Mais les œuvres extraordinaires destinées à devenir le lot de l’humanité tout entière et à vivre de longs siècles sont, à leur origine, beaucoup trop en avance, et restent pour cette raison étrangères à leur époque et à l’esprit de leur temps. Elles n’appartiennent pas à ceux-ci, elles ne s’engrènent pas dans leur ensemble, et n’excitent donc en rien l’intérêt de ceux qui s’y trouvent mêlés. Elles appartiennent à un autre degré de culture, qui est plus élevé, et à un temps encore lointain. Leur course est à celle des œuvres précédentes comme la course d’Uranus à celle de Mercure. Pour le moment, on ne leur rend pas justice. On ne sait que faire d’elles ; on les laisse là, et l’on continue sa petite marche de tortue. Le ver ne voit pas non plus l’oiseau dans les airs.

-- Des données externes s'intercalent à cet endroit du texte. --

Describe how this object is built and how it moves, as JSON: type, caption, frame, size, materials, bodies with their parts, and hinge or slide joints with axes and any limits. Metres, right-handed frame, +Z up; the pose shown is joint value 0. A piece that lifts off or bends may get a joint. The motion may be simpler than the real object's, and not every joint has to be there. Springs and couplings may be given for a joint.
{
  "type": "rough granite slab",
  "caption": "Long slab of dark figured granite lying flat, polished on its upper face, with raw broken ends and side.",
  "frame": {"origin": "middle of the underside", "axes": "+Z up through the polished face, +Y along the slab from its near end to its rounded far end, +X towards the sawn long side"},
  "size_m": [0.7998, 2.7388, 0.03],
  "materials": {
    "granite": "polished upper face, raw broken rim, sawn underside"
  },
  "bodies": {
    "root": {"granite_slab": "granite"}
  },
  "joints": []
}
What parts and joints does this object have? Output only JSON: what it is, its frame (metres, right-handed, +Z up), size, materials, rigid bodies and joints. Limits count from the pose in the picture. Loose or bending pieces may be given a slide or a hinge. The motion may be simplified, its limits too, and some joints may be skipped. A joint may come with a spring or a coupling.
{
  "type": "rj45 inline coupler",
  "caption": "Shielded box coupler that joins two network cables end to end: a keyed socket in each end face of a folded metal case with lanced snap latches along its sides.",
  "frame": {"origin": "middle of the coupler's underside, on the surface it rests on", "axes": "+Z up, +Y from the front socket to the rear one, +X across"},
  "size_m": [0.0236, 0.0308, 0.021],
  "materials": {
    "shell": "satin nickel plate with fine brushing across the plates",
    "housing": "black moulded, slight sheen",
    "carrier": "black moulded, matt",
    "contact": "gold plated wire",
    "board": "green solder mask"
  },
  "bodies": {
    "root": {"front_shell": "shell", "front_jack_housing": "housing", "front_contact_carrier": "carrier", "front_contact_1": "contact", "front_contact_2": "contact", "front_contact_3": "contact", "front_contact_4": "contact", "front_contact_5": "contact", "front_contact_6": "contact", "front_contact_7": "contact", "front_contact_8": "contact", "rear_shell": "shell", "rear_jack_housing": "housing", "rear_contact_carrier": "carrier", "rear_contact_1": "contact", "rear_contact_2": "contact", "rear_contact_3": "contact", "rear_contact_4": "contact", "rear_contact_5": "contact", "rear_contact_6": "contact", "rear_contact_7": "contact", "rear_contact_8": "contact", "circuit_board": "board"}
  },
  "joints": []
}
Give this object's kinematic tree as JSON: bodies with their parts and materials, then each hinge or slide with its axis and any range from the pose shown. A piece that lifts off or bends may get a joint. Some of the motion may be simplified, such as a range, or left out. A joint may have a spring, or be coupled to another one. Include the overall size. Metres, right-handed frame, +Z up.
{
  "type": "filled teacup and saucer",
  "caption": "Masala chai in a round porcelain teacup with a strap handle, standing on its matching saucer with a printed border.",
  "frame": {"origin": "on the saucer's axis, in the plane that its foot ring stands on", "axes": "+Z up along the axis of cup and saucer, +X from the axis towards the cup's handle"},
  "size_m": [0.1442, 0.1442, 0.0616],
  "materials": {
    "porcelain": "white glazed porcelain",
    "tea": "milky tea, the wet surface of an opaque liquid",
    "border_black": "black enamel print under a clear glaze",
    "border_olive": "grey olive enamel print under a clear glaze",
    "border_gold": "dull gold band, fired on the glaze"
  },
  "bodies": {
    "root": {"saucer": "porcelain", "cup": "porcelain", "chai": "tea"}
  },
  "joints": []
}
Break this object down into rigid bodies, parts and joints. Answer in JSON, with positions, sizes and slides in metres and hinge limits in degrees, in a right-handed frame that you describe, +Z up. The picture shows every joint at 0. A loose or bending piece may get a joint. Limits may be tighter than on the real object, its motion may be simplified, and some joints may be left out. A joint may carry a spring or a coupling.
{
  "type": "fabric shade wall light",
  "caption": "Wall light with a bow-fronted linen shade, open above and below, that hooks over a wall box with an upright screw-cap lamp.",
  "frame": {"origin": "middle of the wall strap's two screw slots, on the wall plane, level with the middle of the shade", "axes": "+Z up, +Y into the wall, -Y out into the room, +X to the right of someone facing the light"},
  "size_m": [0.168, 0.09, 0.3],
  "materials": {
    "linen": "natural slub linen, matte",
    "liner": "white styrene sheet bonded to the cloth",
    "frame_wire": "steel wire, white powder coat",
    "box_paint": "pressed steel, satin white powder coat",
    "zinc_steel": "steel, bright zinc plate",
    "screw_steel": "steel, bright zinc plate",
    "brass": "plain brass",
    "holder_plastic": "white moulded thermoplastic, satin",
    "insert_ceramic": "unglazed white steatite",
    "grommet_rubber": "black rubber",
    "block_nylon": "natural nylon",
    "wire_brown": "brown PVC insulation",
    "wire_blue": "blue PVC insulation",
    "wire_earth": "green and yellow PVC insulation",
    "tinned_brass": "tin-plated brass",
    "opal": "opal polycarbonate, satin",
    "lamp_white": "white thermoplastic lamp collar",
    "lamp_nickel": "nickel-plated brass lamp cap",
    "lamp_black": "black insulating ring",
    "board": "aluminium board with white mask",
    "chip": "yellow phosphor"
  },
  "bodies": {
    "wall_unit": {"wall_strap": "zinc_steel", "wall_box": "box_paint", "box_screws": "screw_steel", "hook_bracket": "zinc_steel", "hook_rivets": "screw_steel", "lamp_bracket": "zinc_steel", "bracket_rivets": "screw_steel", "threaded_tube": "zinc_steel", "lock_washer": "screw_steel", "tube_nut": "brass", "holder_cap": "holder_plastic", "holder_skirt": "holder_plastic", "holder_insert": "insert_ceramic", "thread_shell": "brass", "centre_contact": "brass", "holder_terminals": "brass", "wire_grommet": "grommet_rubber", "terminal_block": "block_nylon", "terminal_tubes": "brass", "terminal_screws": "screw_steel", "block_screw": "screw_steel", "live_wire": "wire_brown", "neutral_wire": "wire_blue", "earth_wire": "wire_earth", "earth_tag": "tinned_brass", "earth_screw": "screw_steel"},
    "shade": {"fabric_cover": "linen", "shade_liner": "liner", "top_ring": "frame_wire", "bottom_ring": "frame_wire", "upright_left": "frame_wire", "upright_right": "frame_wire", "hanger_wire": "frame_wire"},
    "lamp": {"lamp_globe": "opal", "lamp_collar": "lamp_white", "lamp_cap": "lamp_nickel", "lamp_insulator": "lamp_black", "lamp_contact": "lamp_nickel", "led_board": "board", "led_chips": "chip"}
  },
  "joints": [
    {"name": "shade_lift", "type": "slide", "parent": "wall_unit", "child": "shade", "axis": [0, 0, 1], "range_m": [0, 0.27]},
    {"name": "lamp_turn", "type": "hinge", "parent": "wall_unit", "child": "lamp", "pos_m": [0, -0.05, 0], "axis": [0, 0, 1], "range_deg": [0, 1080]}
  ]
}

Le nombre des livres écrits dans une langue est à celui des livres qui deviennent une partie de sa littérature durable, à peu près comme cent mille à un. Et quel sort ces derniers n’ont-ils pas le plus souvent à endurer, avant que, doublant de vitesse ces cent mille livres, ils parviennent à la place d’honneur qui leur appartient ! Tous sont les œuvres de cerveaux peu ordinaires et décidément supérieurs, et pour cette raison ils diffèrent spécifiquement des autres : constatation qui s’opère tôt ou tard.